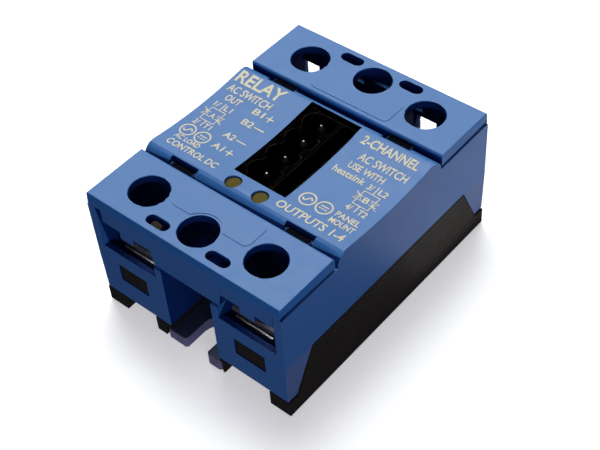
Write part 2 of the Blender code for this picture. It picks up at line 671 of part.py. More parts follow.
def build_board(mats):
    """Control board with its two optocouplers and two input resistors."""
    bm = bmesh.new()
    box(bm, (-BOARD_HALF_X, BOARD_HALF_X), (-BOARD_HALF_Y, BOARD_HALF_Y), BOARD_Z)
    board = new_object("control_board", bm, mats["board"])
    boolean(board, "DIFFERENCE", "pin_holes", board_pin_holes)

    bm = bmesh.new()
    low, high = BOARD_Z[1] + GAP, BOARD_Z[1] + GAP + 3.5
    outline = [(-4.05, low), (4.05, low), (4.25, low + 1.6), (3.9, high), (-3.9, high), (-4.25, low + 1.6)]
    prism(bm, outline, "x", -3.2, 3.2)
    coupler = new_object("optocoupler_a", bm, mats["chip"])
    coupler.location = Vector((-13, 0, 0)) * MM
    twin("optocoupler_b", coupler, (13, 0, 0))

    bm = bmesh.new()
    lathe(bm, [(0, 3.1), (0.7, 3.0), (1.0, 2.5), (1.0, 1.9), (0.8, 1.4), (0.8, -1.4), (1.0, -1.9),
               (1.0, -2.5), (0.7, -3.0), (0, -3.1)], steps=20)
    bmesh.ops.rotate(bm, verts=bm.verts, matrix=Matrix.Rotation(math.radians(90), 3, "Y"))
    resistor = new_object("input_resistor_a", bm, mats["resistor"], smooth_angle=40)
    resistor.location = Vector((-13, -8, BOARD_Z[1] + GAP + 1.0)) * MM
    twin("input_resistor_b", resistor, (13, -8, BOARD_Z[1] + GAP + 1.0))


# ---------------------------------------------------------------- power circuit

def build_power_circuit(mats):
    """Two ceramic substrates, four thyristor dies on them and the four gate leads up to the board."""
    bm = bmesh.new()
    box(bm, (1.0, 15.0), (-13.4, 13.4), SUBSTRATE_Z)
    substrate = new_object("ceramic_substrate_b", bm, mats["ceramic"])
    twin("ceramic_substrate_a", substrate, (0, 0, 0), math.pi)

    bm = bmesh.new()
    box(bm, (-3.7, 3.7), (-3.7, 3.7), DIE_Z)
    die = new_object("thyristor_2", bm, mats["silicon"])
    bm = bmesh.new()
    lead = [(0, 16.2), (0.25, 16.2), (0.4, 16.0), (0.4, 5.2), (0.9, 4.9), (0.9, 4.7), (0, 4.7)]
    lathe(bm, lead, steps=12)
    gate = new_object("gate_lead_2", bm, mats["tin"], smooth_angle=40)
    for number, (side, end) in TERMINALS.items():
        for obj, stem, x, y in ((die, "thyristor", 8, 7), (gate, "gate_lead", 6.5, 5)):
            if number == 2:
                obj.location = Vector((side * x, end * y, 0)) * MM
            else:
                twin(f"{stem}_{number}", obj, (side * x, end * y, 0))


def main():
    for obj in list(bpy.data.objects):
        bpy.data.objects.remove(obj, do_unlink=True)
    mats = make_materials()
    build_housing(mats)
    front = build_flap(mats)
    twin("rear_flap", front, (0, HINGE_Y, HINGE_Z), math.pi)
    build_base_frame(mats)
    build_base_plate(mats)
    build_terminals(mats)
    build_header(mats)
    build_header_pins(mats)
    build_indicators(mats)
    build_board(mats)
    build_power_circuit(mats)


main()
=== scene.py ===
"""Looks for the dual-channel solid state relay: camera, studio, procedural materials, rounded edges and print."""

import json
import math

import bmesh
import bpy
from mathutils import Matrix, Vector


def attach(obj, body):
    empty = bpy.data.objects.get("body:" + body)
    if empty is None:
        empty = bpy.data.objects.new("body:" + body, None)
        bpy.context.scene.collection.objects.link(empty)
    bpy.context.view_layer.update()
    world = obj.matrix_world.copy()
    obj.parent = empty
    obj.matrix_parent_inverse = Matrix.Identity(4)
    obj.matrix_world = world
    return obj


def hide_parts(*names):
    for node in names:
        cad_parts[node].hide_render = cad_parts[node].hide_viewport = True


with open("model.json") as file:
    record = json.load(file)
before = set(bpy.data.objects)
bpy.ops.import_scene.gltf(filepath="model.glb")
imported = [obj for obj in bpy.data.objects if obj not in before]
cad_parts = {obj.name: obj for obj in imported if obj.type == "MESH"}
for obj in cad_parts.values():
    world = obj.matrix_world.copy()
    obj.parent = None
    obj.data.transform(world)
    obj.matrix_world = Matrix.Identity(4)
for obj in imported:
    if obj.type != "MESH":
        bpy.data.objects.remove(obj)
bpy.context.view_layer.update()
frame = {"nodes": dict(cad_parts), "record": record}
MM = 0.001
NODES = frame["nodes"]
RECORD = frame["record"]
BODIES = RECORD["behaviour"]["bodies"]


def add_object(name, data):
    thing = bpy.data.objects.new(name, data)
    bpy.context.scene.collection.objects.link(thing)
    return thing


def add_mesh(name, bm):
    mesh = bpy.data.meshes.new(name)
    bm.to_mesh(mesh)
    bm.free()
    return add_object(name, mesh)


def aim(thing, position, target, roll=0.0):
    """Put a camera or light at position and point it at target, both in metres."""
    look = (Vector(target) - Vector(position)).to_track_quat("-Z", "Y")
    thing.location = position
    thing.rotation_mode = "QUATERNION"
    thing.rotation_quaternion = look @ Matrix.Rotation(roll, 3, "Z").to_quaternion()


# ---------------------------------------------------------------- camera and studio

CAMERA_MM = (113.47, -118.76, 183.7)
LOOKS_AT_MM = (2.664, -1.895, 13.0)
ROLL_DEG = -4.937
FOCAL_LENGTH, SENSOR_WIDTH = 76.41, 36.0

# In metres: the floor is a square, and the wall round it starts as a curve and ends upright
FLOOR_REACH, FLOOR_DROP = 3.0, 0.0001
WALL_START, WALL_BEND, WALL_HEIGHT = 1.8, 1.0, 3.0
WALL_STEPS, WALL_BEND_STEP_DEG = 64, 10

SOFT_WHITE = (0.97, 1.0, 0.98)
COOL_PINK = (0.96, 0.87, 1.12)
WARM_WHITE = (1.0, 0.95, 0.95)
SKY = (0.95, 0.93, 1.05, 1)


def make_camera():
    """Camera at the photograph's viewing angle."""
    data = bpy.data.cameras.new("camera")
    data.lens, data.sensor_width = FOCAL_LENGTH, SENSOR_WIDTH
    data.clip_start, data.clip_end = 0.01, 10.0
    camera = add_object("camera", data)
    aim(camera, Vector(CAMERA_MM) * MM, Vector(LOOKS_AT_MM) * MM, math.radians(ROLL_DEG))
    bpy.context.scene.camera = camera


def area_light(name, position, target, size, watts, color):
    data = bpy.data.lights.new(name, "AREA")
    data.shape, data.size, data.size_y = "RECTANGLE", *size
    data.energy, data.color = watts, color
    light = add_object(name, data)
    aim(light, position, target)
    return light


def make_lights():
    """Two soft boxes above and behind, a weak fill in front, and a card low on the right for light off the floor."""
    area_light("key", (-0.30, 0.33, 0.50), (0, 0, 0.02), size=(0.60, 0.60), watts=2.65, color=SOFT_WHITE)
    area_light("overhead", (-0.17, 0.17, 0.70), (0, 0, 0.02), size=(0.32, 0.32), watts=2.6, color=SOFT_WHITE)
    fill = area_light("fill", (0.32, -0.31, 0.10), (0, 0, 0.015), size=(0.40, 0.25), watts=0.70, color=COOL_PINK)
    fill.visible_camera = fill.visible_glossy = False
    card = area_light("side_card", (0.085, 0.080, 0.0005), (0.085, 0.080, 1.0), size=(0.12, 0.14), watts=0.042,
                      color=WARM_WHITE)
    card.visible_camera = False


def make_world():
    scene = bpy.context.scene
    scene.view_settings.view_transform = "Standard"
    scene.world = bpy.data.worlds.new("studio")
    scene.world.use_nodes = True
    background = scene.world.node_tree.nodes["Background"]
    background.inputs["Color"].default_value = SKY
    background.inputs["Strength"].default_value = 0.09


def put_on_stage(piece, base, roughness, glow, strength):
    """Give a floor or backdrop its glowing pale finish. It is seen, and lights no object."""
    piece.visible_diffuse = piece.visible_glossy = False
    material = bpy.data.materials.new(piece.name)
    material.use_nodes = True
    sockets = material.node_tree.nodes["Principled BSDF"].inputs
    sockets["Base Color"].default_value = base
    sockets["Roughness"].default_value = roughness
    sockets["Emission Color"].default_value = glow
    sockets["Emission Strength"].default_value = strength
    piece.data.materials.append(material)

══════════

* Description of the task: Reproduce, please, the lines of the material from its first line down to the line containing "coupler, (13, 0, 0))", keeping both ends and nothing beyond them.

* Result:
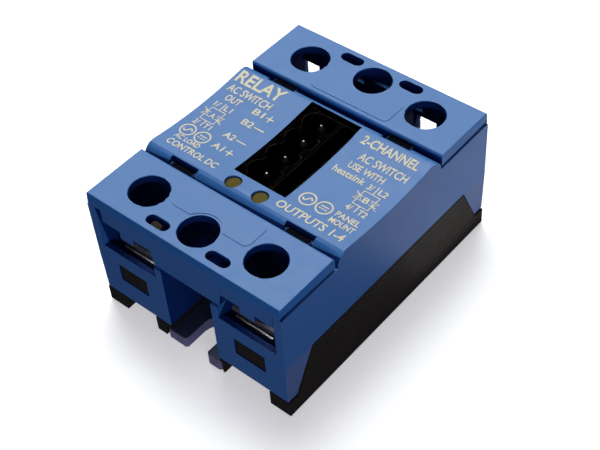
Write part 2 of the Blender code for this picture. It picks up at line 671 of part.py. More parts follow.
def build_board(mats):
    """Control board with its two optocouplers and two input resistors."""
    bm = bmesh.new()
    box(bm, (-BOARD_HALF_X, BOARD_HALF_X), (-BOARD_HALF_Y, BOARD_HALF_Y), BOARD_Z)
    board = new_object("control_board", bm, mats["board"])
    boolean(board, "DIFFERENCE", "pin_holes", board_pin_holes)

    bm = bmesh.new()
    low, high = BOARD_Z[1] + GAP, BOARD_Z[1] + GAP + 3.5
    outline = [(-4.05, low), (4.05, low), (4.25, low + 1.6), (3.9, high), (-3.9, high), (-4.25, low + 1.6)]
    prism(bm, outline, "x", -3.2, 3.2)
    coupler = new_object("optocoupler_a", bm, mats["chip"])
    coupler.location = Vector((-13, 0, 0)) * MM
    twin("optocoupler_b", coupler, (13, 0, 0))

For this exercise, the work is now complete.